I work in Television post production, and am part of the tech team that keeps the editors up and running. watching the news way back in 2020, we knew that we were likely to need to come up with some sort of workflow for migrating our edits to work from home.
It became apparent relatively quickly that hybrid workflows were here to stay and we needed something more flexible than our current workflows.
We could either spend thousands buying more licenses for the software we were using. But as they tied the license to a specific user account on a specific PC, this wouldn't work for freelancers as they come and go far too often and the costs would become astronomical. Or we could spend thousands buying a dedicated server for viewing rushes. Solutions did exist back then, but they were few and far between and the costs were in the tens of thousands and they only supported a handful of streams.

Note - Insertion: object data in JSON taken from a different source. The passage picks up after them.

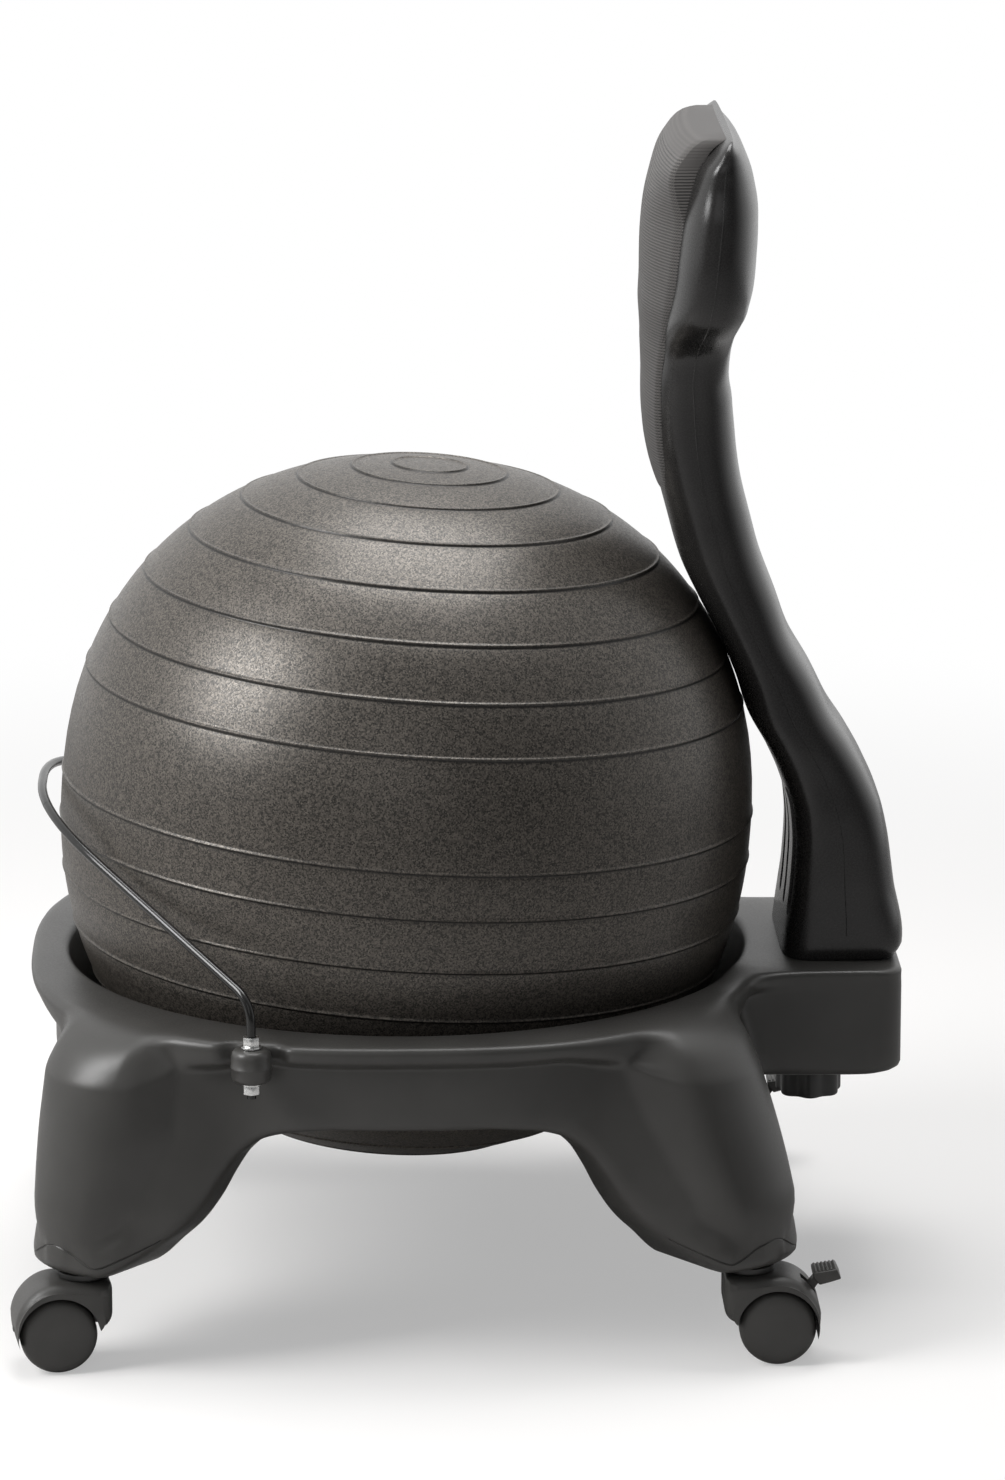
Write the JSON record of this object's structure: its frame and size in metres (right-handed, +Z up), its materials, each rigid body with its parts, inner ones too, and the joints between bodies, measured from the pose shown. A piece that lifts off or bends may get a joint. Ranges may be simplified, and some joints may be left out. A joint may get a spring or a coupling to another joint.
{
  "type": "balance ball chair",
  "caption": "Inflated ball seat in a moulded ring base with arched legs on swivel casters, a wire retaining bar and a padded, curved back support clamped on by a knob.",
  "frame": {"origin": "on the floor, under the middle of the whole chair's box", "axes": "+X the chair's left, +Y the rear, towards the back support, +Z up"},
  "size_m": [0.53, 0.5924, 0.7779],
  "materials": {
    "base_plastic": "satin blow-moulded polyethylene",
    "back_plastic": "satin blow-moulded polyethylene",
    "ball_vinyl": "pearly charcoal vinyl, fine grain",
    "pad_mesh": "ribbed knitted mesh over foam",
    "black_enamel": "gloss black enamel",
    "zinc": "bright zinc plate",
    "steel": "plain steel",
    "nylon": "satin nylon",
    "black_plastic": "satin black plastic"
  },
  "bodies": {
    "base": {"seat_base": "base_plastic", "retaining_bar": "black_enamel", "bar_upper_nut_left": "zinc", "bar_upper_nut_right": "zinc", "bar_lower_nut_left": "zinc", "bar_lower_nut_right": "zinc", "back_support": "back_plastic", "back_pad": "pad_mesh", "back_insert_nut": "zinc", "stem_socket_front_left": "black_plastic", "caster_stem_front_left": "steel", "stem_socket_front_right": "black_plastic", "caster_stem_front_right": "steel", "stem_socket_rear_left": "black_plastic", "caster_stem_rear_left": "steel", "stem_socket_rear_right": "black_plastic", "caster_stem_rear_right": "steel"},
    "ball": {"ball": "ball_vinyl", "ball_plug": "black_plastic"},
    "clamp": {"clamp_knob": "black_plastic", "clamp_stud": "steel"},
    "caster_front_left": {"caster_hood_front_left": "nylon", "caster_axle_front_left": "steel"},
    "wheel_a_front_left": {"caster_wheel_a_front_left": "nylon"},
    "wheel_b_front_left": {"caster_wheel_b_front_left": "nylon"},
    "caster_front_right": {"caster_hood_front_right": "nylon", "caster_axle_front_right": "steel"},
    "wheel_a_front_right": {"caster_wheel_a_front_right": "nylon"},
    "wheel_b_front_right": {"caster_wheel_b_front_right": "nylon"},
    "caster_rear_left": {"caster_hood_rear_left": "nylon", "caster_axle_rear_left": "steel", "brake_pin_rear_left": "steel"},
    "wheel_a_rear_left": {"caster_wheel_a_rear_left": "nylon"},
    "wheel_b_rear_left": {"caster_wheel_b_rear_left": "nylon"},
    "brake_rear_left": {"brake_lever_rear_left": "nylon"},
    "caster_rear_right": {"caster_hood_rear_right": "nylon", "caster_axle_rear_right": "steel", "brake_pin_rear_right": "steel"},
    "wheel_a_rear_right": {"caster_wheel_a_rear_right": "nylon"},
    "wheel_b_rear_right": {"caster_wheel_b_rear_right": "nylon"},
    "brake_rear_right": {"brake_lever_rear_right": "nylon"}
  },
  "joints": [
    {"name": "ball_spin", "type": "hinge", "parent": "base", "child": "ball", "pos_m": [0, -0.03382, 0.319], "axis": [0, 0.0698, 0.9976], "continuous": true},
    {"name": "clamp_turn", "type": "hinge", "parent": "base", "child": "clamp", "pos_m": [0, 0.23818, 0.144], "axis": [0, 0, 1], "range_deg": [-180, 180]},
    {"name": "swivel_front_left", "type": "hinge", "parent": "base", "child": "caster_front_left", "pos_m": [0.213, -0.24682, 0.06], "axis": [0, 0, 1], "continuous": true},
    {"name": "roll_a_front_left", "type": "hinge", "parent": "caster_front_left", "child": "wheel_a_front_left", "pos_m": [0.21573, -0.26512, 0.025], "axis": [0.989, 0.1478, 0], "continuous": true},
    {"name": "roll_b_front_left", "type": "hinge", "parent": "caster_front_left", "child": "wheel_b_front_left", "pos_m": [0.21573, -0.26512, 0.025], "axis": [0.989, 0.1478, 0], "continuous": true},
    {"name": "swivel_front_right", "type": "hinge", "parent": "base", "child": "caster_front_right", "pos_m": [-0.213, -0.24682, 0.06], "axis": [0, 0, 1], "continuous": true},
    {"name": "roll_a_front_right", "type": "hinge", "parent": "caster_front_right", "child": "wheel_a_front_right", "pos_m": [-0.21933, -0.22944, 0.025], "axis": [0.9397, 0.342, 0], "continuous": true},
    {"name": "roll_b_front_right", "type": "hinge", "parent": "caster_front_right", "child": "wheel_b_front_right", "pos_m": [-0.21933, -0.22944, 0.025], "axis": [0.9397, 0.342, 0], "continuous": true},
    {"name": "swivel_rear_left", "type": "hinge", "parent": "base", "child": "caster_rear_left", "pos_m": [0.213, 0.18368, 0.06], "axis": [0, 0, 1], "continuous": true},
    {"name": "roll_a_rear_left", "type": "hinge", "parent": "caster_rear_left", "child": "wheel_a_rear_left", "pos_m": [0.213, 0.20218, 0.025], "axis": [1, 0, 0], "continuous": true},
    {"name": "roll_b_rear_left", "type": "hinge", "parent": "caster_rear_left", "child": "wheel_b_rear_left", "pos_m": [0.213, 0.20218, 0.025], "axis": [1, 0, 0], "continuous": true},
    {"name": "brake_rear_left", "type": "hinge", "parent": "caster_rear_left", "child": "brake_rear_left", "pos_m": [0.213, 0.2226, 0.04615], "axis": [1, 0, 0], "range_deg": [-12, 0]},
    {"name": "swivel_rear_right", "type": "hinge", "parent": "base", "child": "caster_rear_right", "pos_m": [-0.213, 0.18368, 0.06], "axis": [0, 0, 1], "continuous": true},
    {"name": "roll_a_rear_right", "type": "hinge", "parent": "caster_rear_right", "child": "wheel_a_rear_right", "pos_m": [-0.213, 0.20218, 0.025], "axis": [1, 0, 0], "continuous": true},
    {"name": "roll_b_rear_right", "type": "hinge", "parent": "caster_rear_right", "child": "wheel_b_rear_right", "pos_m": [-0.213, 0.20218, 0.025], "axis": [1, 0, 0], "continuous": true},
    {"name": "brake_rear_right", "type": "hinge", "parent": "caster_rear_right", "child": "brake_rear_right", "pos_m": [-0.213, 0.2226, 0.04615], "axis": [1, 0, 0], "range_deg": [-12, 0]}
  ]
}
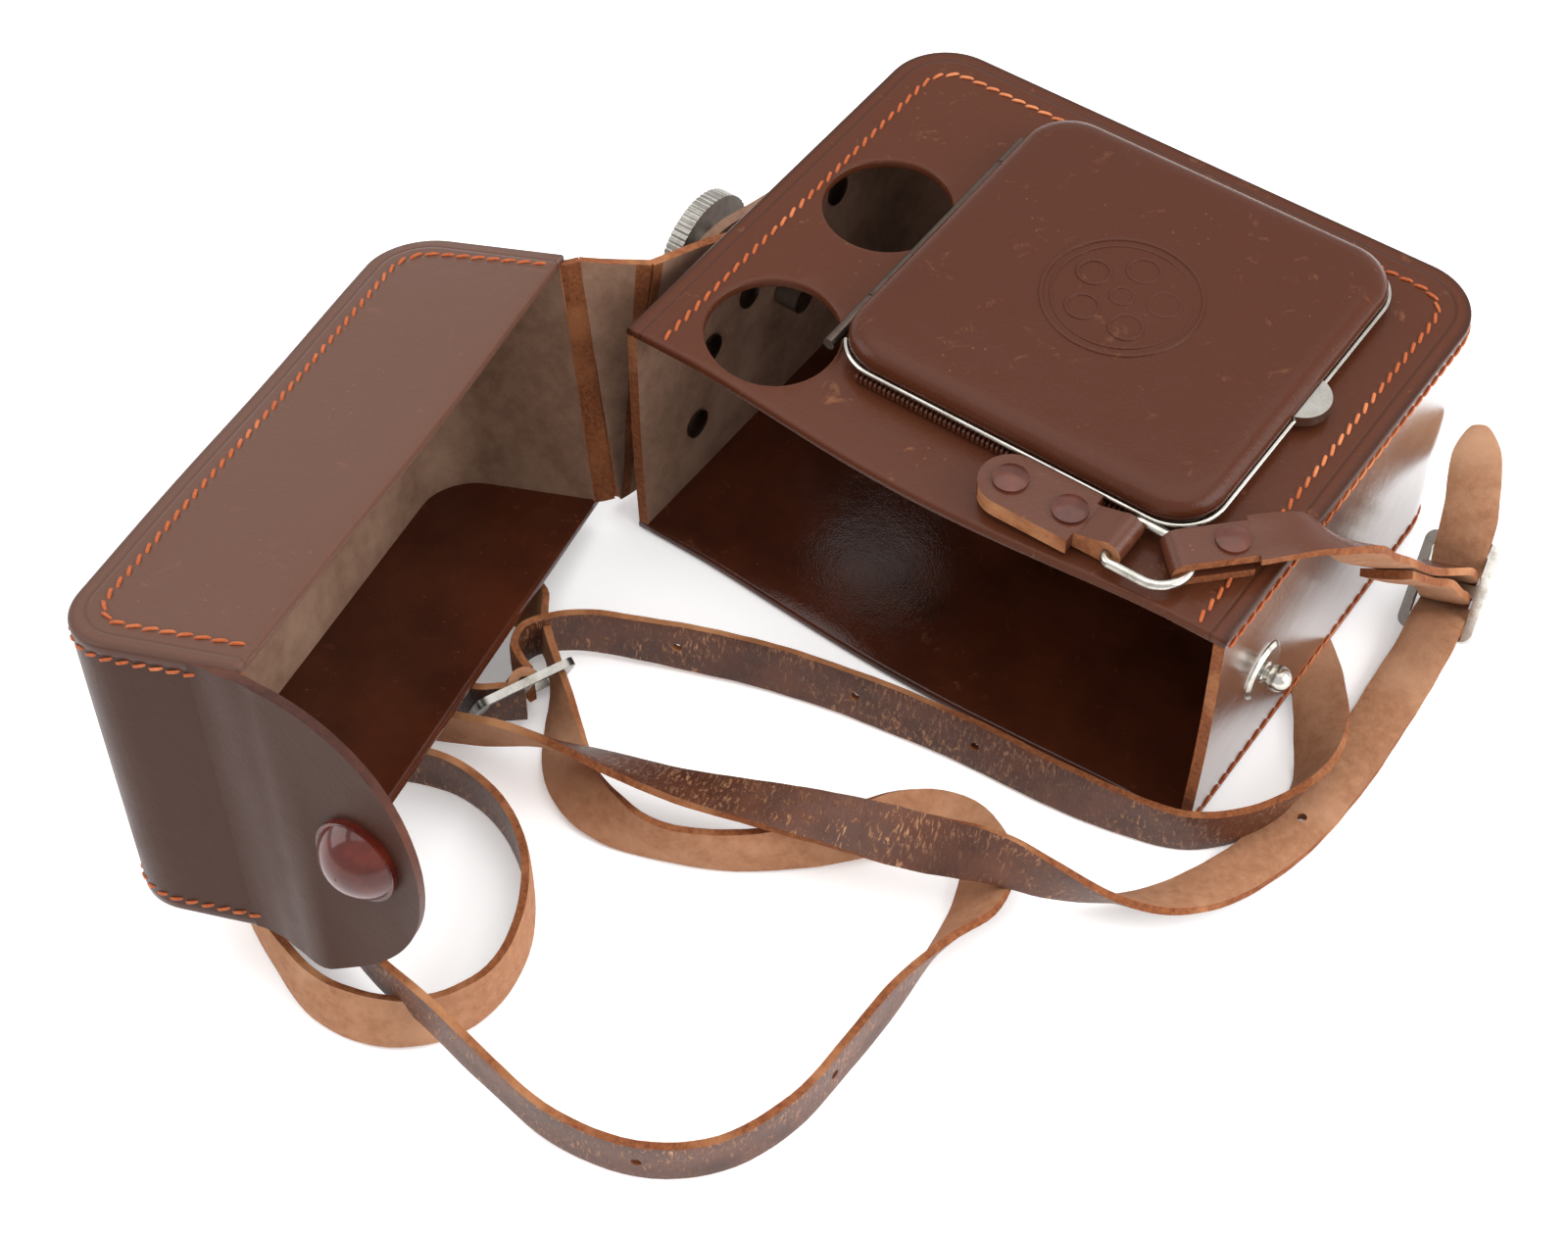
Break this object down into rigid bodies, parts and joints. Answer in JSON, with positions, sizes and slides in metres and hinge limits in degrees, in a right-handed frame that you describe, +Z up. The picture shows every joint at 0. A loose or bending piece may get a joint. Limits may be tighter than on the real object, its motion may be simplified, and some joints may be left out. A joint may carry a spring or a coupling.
{
  "type": "leather cine camera case",
  "caption": "Empty leather ever-ready case lying open: hinged lid with snap flap, padded metal-rimmed side door, round cut-outs, captive tripod screw and coiled neck strap with slide buckles.",
  "frame": {"origin": "lower left corner of the case's opening, on the surface the case lies on", "axes": "+X along the opening from the hinge side to the snap side, +Y from the opening into the case, +Z up"},
  "size_m": [0.2016, 0.2411, 0.0872],
  "materials": {
    "body_leather": "semi-gloss brown cowhide, scuffed",
    "lid_leather": "semi-gloss brown cowhide, paler",
    "inner_leather": "taupe suede lining",
    "hinge_leather": "skived brown leather with worn folds",
    "strap_leather": "smooth brown grain over pale flesh side",
    "door_leather": "embossed and padded brown leather",
    "nickel": "worn nickel plate",
    "snap_brass": "spring ring inside the snap",
    "cap_enamel": "glossy oxblood enamel on a pressed cap"
  },
  "bodies": {
    "case": {"top_panel": "body_leather", "bottom_panel": "body_leather", "case_band": "body_leather", "door_frame": "nickel", "door_hinge_pin": "nickel", "ring_tab": "strap_leather", "ring_tab_rivets": "nickel", "strap_ring": "nickel", "billet_loop": "strap_leather", "billet_rivet": "nickel", "billet": "strap_leather", "billet_return": "strap_leather", "buckle_long": "nickel", "billet_bend": "strap_leather", "long_strap": "strap_leather", "short_strap": "strap_leather", "buckle_short": "nickel", "short_bend": "strap_leather", "anchor_patch": "inner_leather", "anchor_rivet": "nickel", "press_stud": "nickel", "stud_backing": "nickel", "wall_rivets": "nickel", "hinge_tail": "hinge_leather", "base_leaf": "hinge_leather", "tripod_washer": "nickel"},
    "door": {"door_hinge_tube": "nickel", "door_pan": "nickel", "door_cover": "door_leather", "door_latch": "nickel"},
    "knob": {"tripod_screw": "nickel"},
    "spine": {"hinge_spine": "hinge_leather"},
    "strip": {"fold_strip": "hinge_leather"},
    "lid": {"lid_top_panel": "lid_leather", "lid_bottom_panel": "lid_leather", "lid_band": "lid_leather", "flap_root": "lid_leather"},
    "flap": {"flap": "lid_leather", "snap_cap": "cap_enamel", "snap_socket": "snap_brass"}
  },
  "joints": [
    {"name": "case_fold", "type": "hinge", "parent": "case", "child": "spine", "pos_m": [-0.0066, 0.00379, -0.0008], "axis": [0.0203, 0.2402, 0.9705], "range_deg": [-25, 63.56], "deforming": ["billet_loop", "billet_rivet", "billet", "billet_return", "billet_bend", "buckle_long", "long_strap", "short_strap", "short_bend", "buckle_short", "strap_ring"]},
    {"name": "hinge_shear", "type": "slide", "parent": "spine", "child": "strip", "axis": [0.0203, 0.2402, 0.9705], "range_m": [-0.0049, 0.002]},
    {"name": "lid_fold", "type": "hinge", "parent": "strip", "child": "lid", "pos_m": [-0.00895, -0.00222, 0.00512], "axis": [-0.2041, 0.1475, 0.9678], "range_deg": [-15, 12]},
    {"name": "flap_bend", "type": "hinge", "parent": "lid", "child": "flap", "pos_m": [0.01861, -0.12231, 0.05921], "axis": [0.2041, -0.1475, -0.9678], "range_deg": [-12, 33]},
    {"name": "door_hinge", "type": "hinge", "parent": "case", "child": "door", "pos_m": [0.034, 0.05, 0.0595], "axis": [0, -1, 0], "range_deg": [0, 100]},
    {"name": "knob_spin", "type": "hinge", "parent": "case", "child": "knob", "pos_m": [-0.01, 0.047, 0.031], "axis": [1, 0, 0], "continuous": true}
  ],
  "couplings": [
    {"joint": "hinge_shear", "follows": "case_fold", "m_per_rad": -0.0042059}
  ]
}
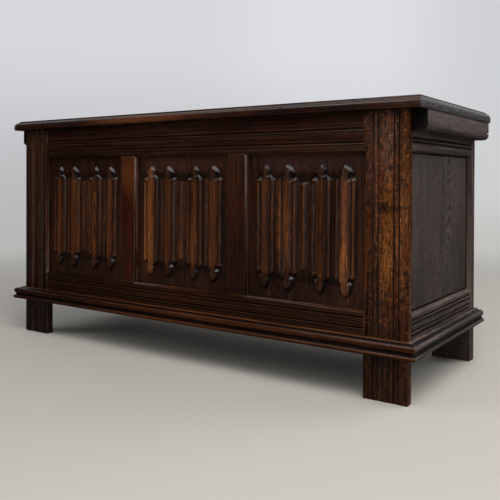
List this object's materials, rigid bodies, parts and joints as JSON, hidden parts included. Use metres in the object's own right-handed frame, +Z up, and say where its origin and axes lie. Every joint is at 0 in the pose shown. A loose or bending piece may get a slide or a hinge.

I thought there must be a better way, I was no stranger to streaming with my media server, and wondered if there was a way I could use Plex or Jellyfin to stream the rushes. But it was apparent this wouldn't work very quickly.
I set out to find a solution, but I had very specific requirements if it was going to work:
- Rushes must be organised in the same way as they were stored on our NAS
- it must be easy to navigate and find rushes
- There should be some way of viewing the camera timecode as the clips are playing
- You must be able to change the audio track of the camera to listen to different mics individually.
- it must be secure and users should only have access to the projects they are working on
There wasn't anything that fulfilled all of these requirements. I could find some but not others, so I decided that I could and should build my own solution.
So in the background whilst continuing my normal tasks I worked on a solution until I had something ready to present.
Glympse was born.
Glympse features:
- Same pane of glass for in office/WFH
- locks users down to only the projects they need
- Scans for new rushes on our NAS
- Transcodes all the rushes to a HLS stream for easy streaming
- allows audio track switching for clips that have multiple audio tracks
- displays camera timecode as the clips play
- shows related clips, (Clips from different cameras on the same shoot that happen at the same time)
- transcribes rushes and allows uploading files to be transcribed, gives timecoded transcripts that match the timecodes in the edit
- allows editing transcripts
- allows uploading of clips directly
- review files and mark for approval
This solution has now been put into production and the company now used Glympse for all it's workflows.